この耐炎ポリマーを含有する分散体を、前述の<耐炎ポリマーの洗浄時の糸切れ評価>の方法で紡糸して評価したところ、水浴中に浮遊もしくは沈殿している単繊維は42mgであって、評価は良○であった。また、口金部位での5本単繊維切れがあることを確認した。結果を表2に示す。
Figure 2009173733
(比較例1)
モノエタノールアミンをN,N−ジエタノールアミンに変更したこと以外は、実施例1と同じ条件で耐炎ポリマーを含有する分散体を得た。得られた耐炎ポリマーを含有する分散体の耐炎ポリマーの濃度は123重量部であった。また、耐炎ポリマーを含有する分散体から単離した耐炎ポリマーについてIRで解析したところ、1600cm−1に明確なピークが存在した。
この耐炎ポリマーを含有する分散体を、前述の<耐炎ポリマーの洗浄時の糸切れ評価>の方法で紡糸して評価したところ、水浴中に浮遊もしくは沈殿している単繊維は62mgであって、評価は不良×であった。さらに、試験中に増粘が生じたため口金の約半数のホールが目詰まりを起こした。

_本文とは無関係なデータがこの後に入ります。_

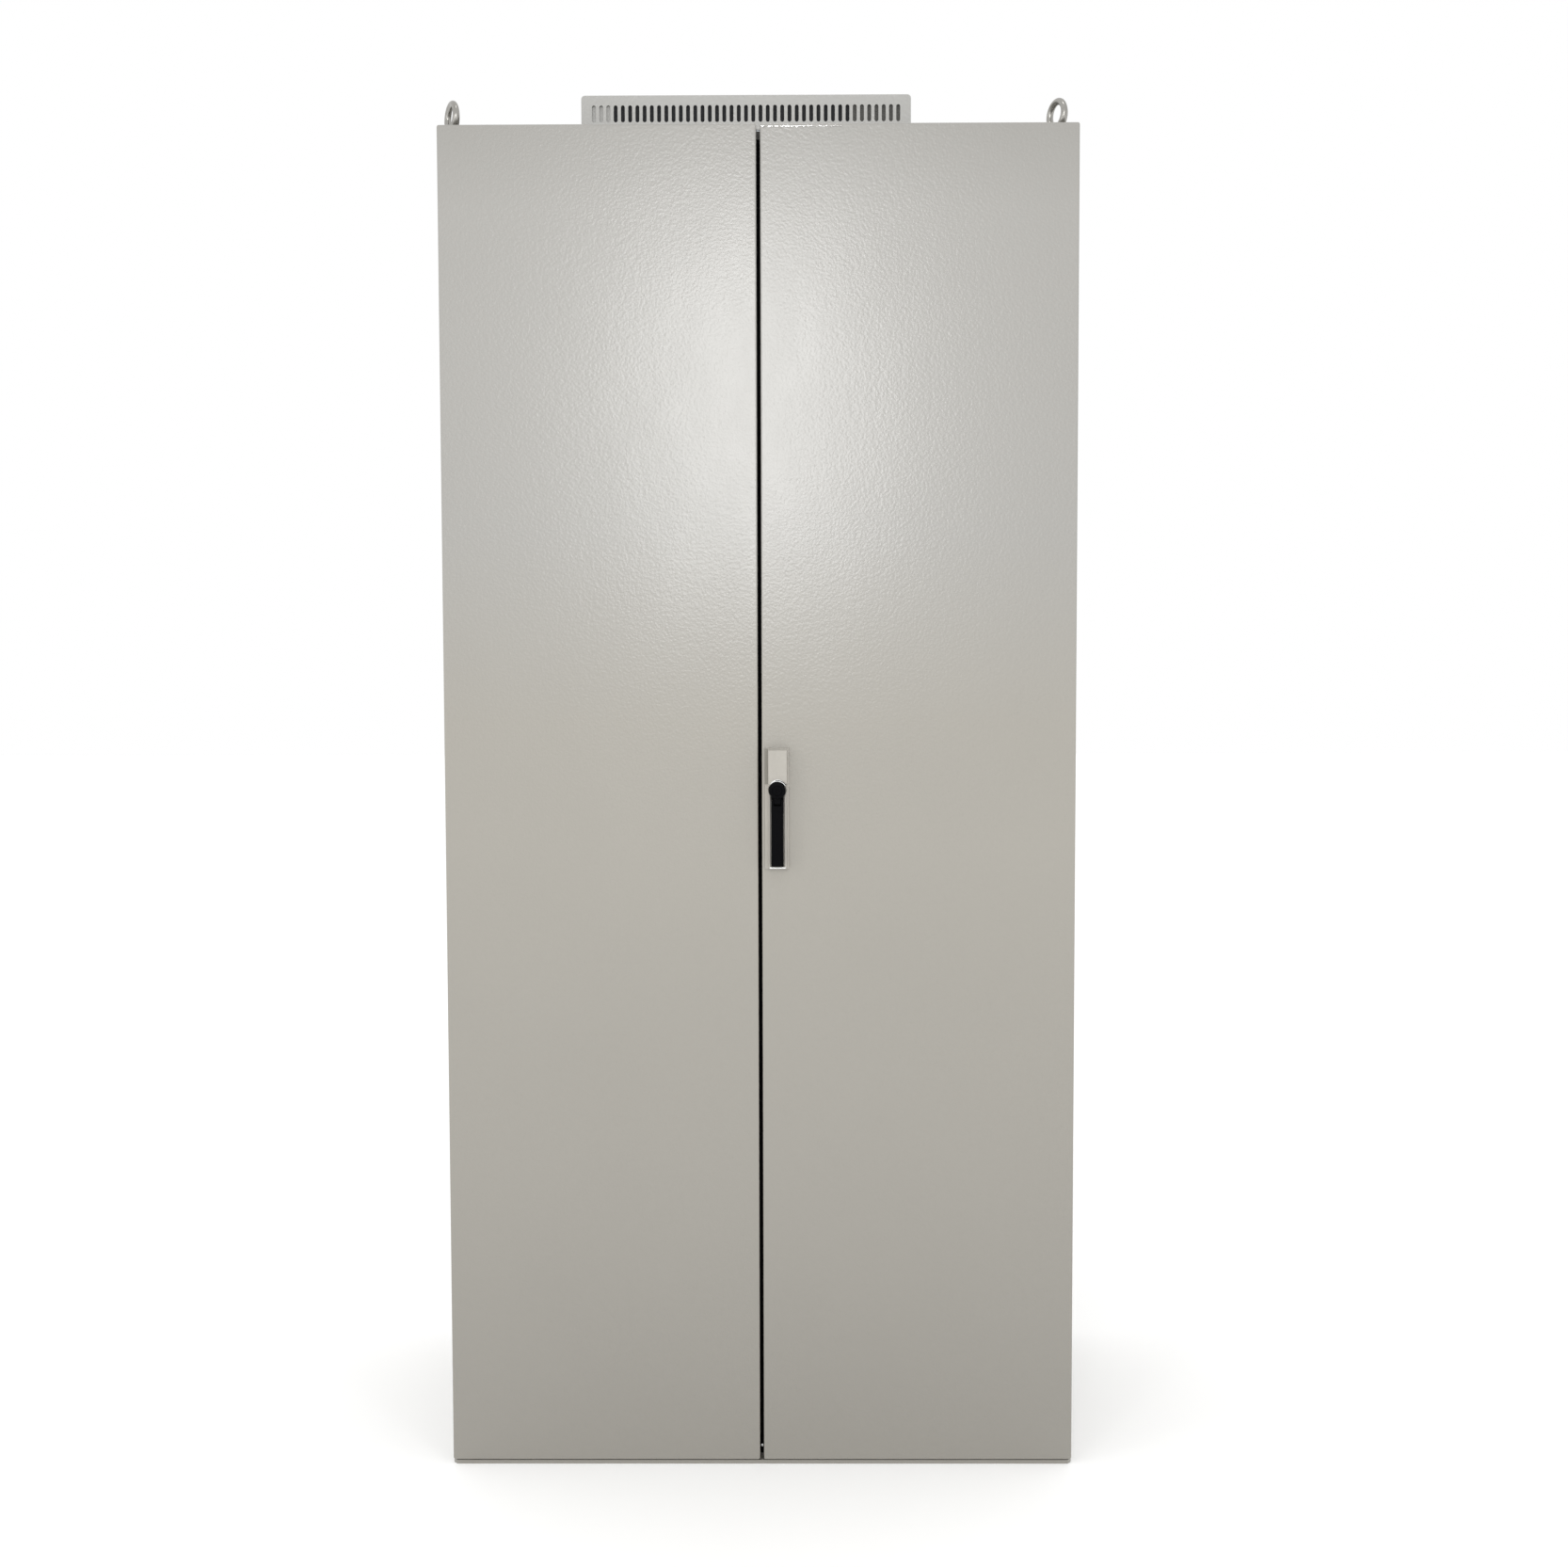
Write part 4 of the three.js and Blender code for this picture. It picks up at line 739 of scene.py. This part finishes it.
def make_eye_bolts():
    for name, turn in EYE_TURNS.items():
        low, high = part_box(f"{name}_eye_bolt")
        middle = (low + high) / 2
        place = Matrix.Translation((middle.x, middle.y, ROOF_TOP + 0.3 * MM))
        bolt = moved(joined(eye_ring(), eye_collar()), place @ Matrix.Rotation(turn, 4, "Z"))
        piece(f"{name}_lifting_eye", bolt, "zinc_plate", "cabinet", sharp=45, replaces=[f"{name}_eye_bolt"])


# ---------------- handle

HANDLE = joint_place("handle_turn")  # where the turning axis meets the door's face
HOUSING_BOTTOM, HOUSING_TOP = -125 * MM, 67 * MM
BACK_SIDES, FACE_SIDES = (-20.5 * MM, 19 * MM), (-14 * MM, 15 * MM)
FLANGE_FACE, TRAY_FLOOR, TRAY_FACE, COVER_FACE = -5 * MM, -5.2 * MM, -12.5 * MM, -20 * MM
HEAD_WELL = 14.4 * MM
LEVER_TOP, LEVER_END = -14.7 * MM, -120 * MM
LEVER_PIN = (0, -18.5 * MM, -18 * MM)


def tapered_bar(back_sides, front_sides, back, front, bottom, top, end_slope=0.0):
    """A bar along Z with leaning sides; its upper end leans back by end_slope."""
    section = [(back_sides[0], back), (back_sides[1], back), (front_sides[1], front), (front_sides[0], front)]
    return skin([[(x, y, height - (lean if y == front else 0)) for x, y in section]
                 for height, lean in ((bottom, 0), (top, end_slope))])


def along_front(mesh):
    """Turns a mesh built about +Z so that its Z points to the front."""
    return moved(mesh, facing((0, 0, 0), TO_FRONT))


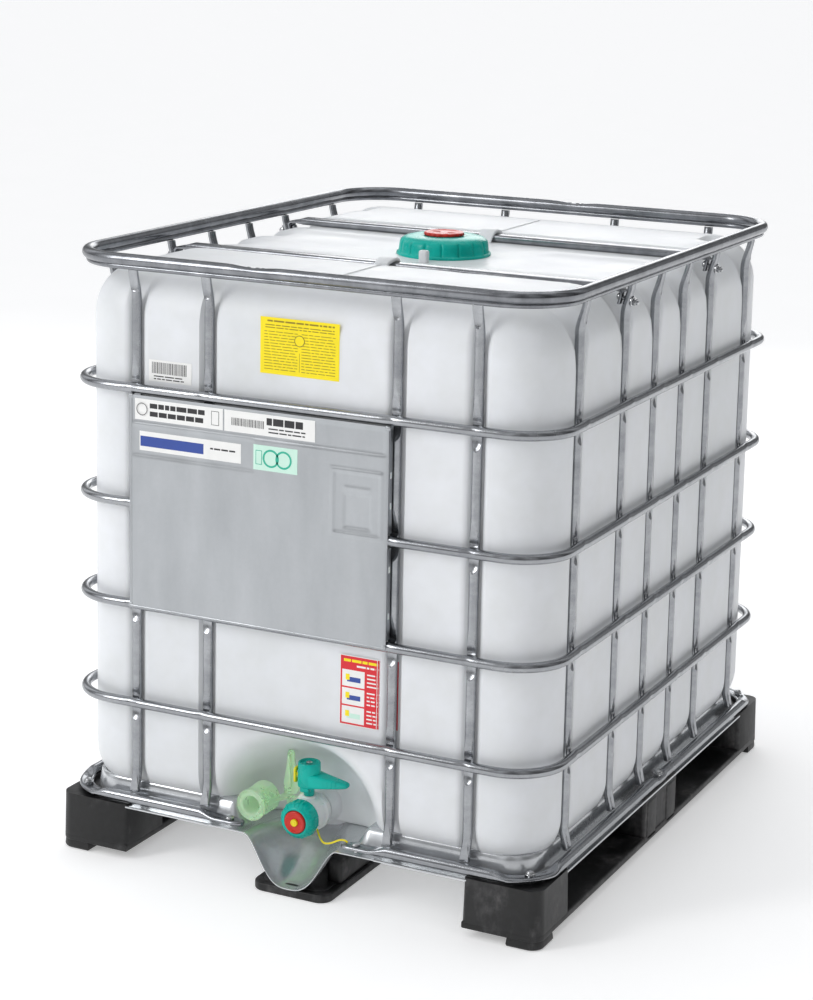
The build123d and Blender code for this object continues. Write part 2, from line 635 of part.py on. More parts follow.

結果を表3に示す。
(比較例2)
モノエタノールアミン20重量部全量を逐次添加ではなく1度に投入したこと以外は、実施例1と同じ条件で耐炎ポリマーを含有する分散体を得た。得られた耐炎ポリマーを含有する分散体の耐炎ポリマーの濃度は、11.5重量%であった。また、耐炎ポリマーを含有する分散体から単離した耐炎ポリマーについてIRで解析したところ、1600cm−1に明確なピークが存在した。
この耐炎ポリマーを含有する分散体を、前述の<耐炎ポリマーの洗浄時の糸切れ評価>の方法で紡糸して評価したところ、水浴中に浮遊もしくは沈殿している単繊維は100mgであって、評価は不良×であった。また、口金部位での単繊維切れや目詰まりはなかった。結果を表3に示す。
Figure 2009173733

Claims (5)

  1. 少なくともポリアクリロニトリル系ポリマーを分散質とし、極性有機溶媒を分散媒として含有してなる分散体に、フェノール性水酸基を有するニトロ化合物をポリアクリロニトリル系ポリマー100重量部に対して10〜50重量部添加し、得られた分散体が120〜160℃の温度に加熱された状態下で、該分散体にポリアクリロニトリル系ポリマー100重量部に対して第1級アミン10〜50重量部を毎分0.2〜2.0重量部の添加速度で逐次添加し、第1級アミンの逐次添加後さらに120〜160℃の温度で加熱処理することを特徴とする耐炎ポリマーを含有する分散体の製造方法。
  2. フェノール性水酸基を有するニトロ化合物が、オルトニトロフェノール、メタニトロフェノールまたはパラニトロフェノールである請求項1記載の耐炎ポリマーを含有する分散体の製造方法。
  3. 第1級アミンが、オクチルアミン、アミノエタノールまたはアミノプロパノールである請求項1記載の耐炎ポリマーを含有する分散体の製造方法。
  4. 請求項1〜3のいずれかに記載の製造方法により得られた耐炎ポリマーを含有する分散体を賦形することを特徴とする耐炎繊維の製造方法。
  5. 請求項4記載の製造方法により得られた耐炎繊維を炭化することを特徴とする炭素繊維の製造方法。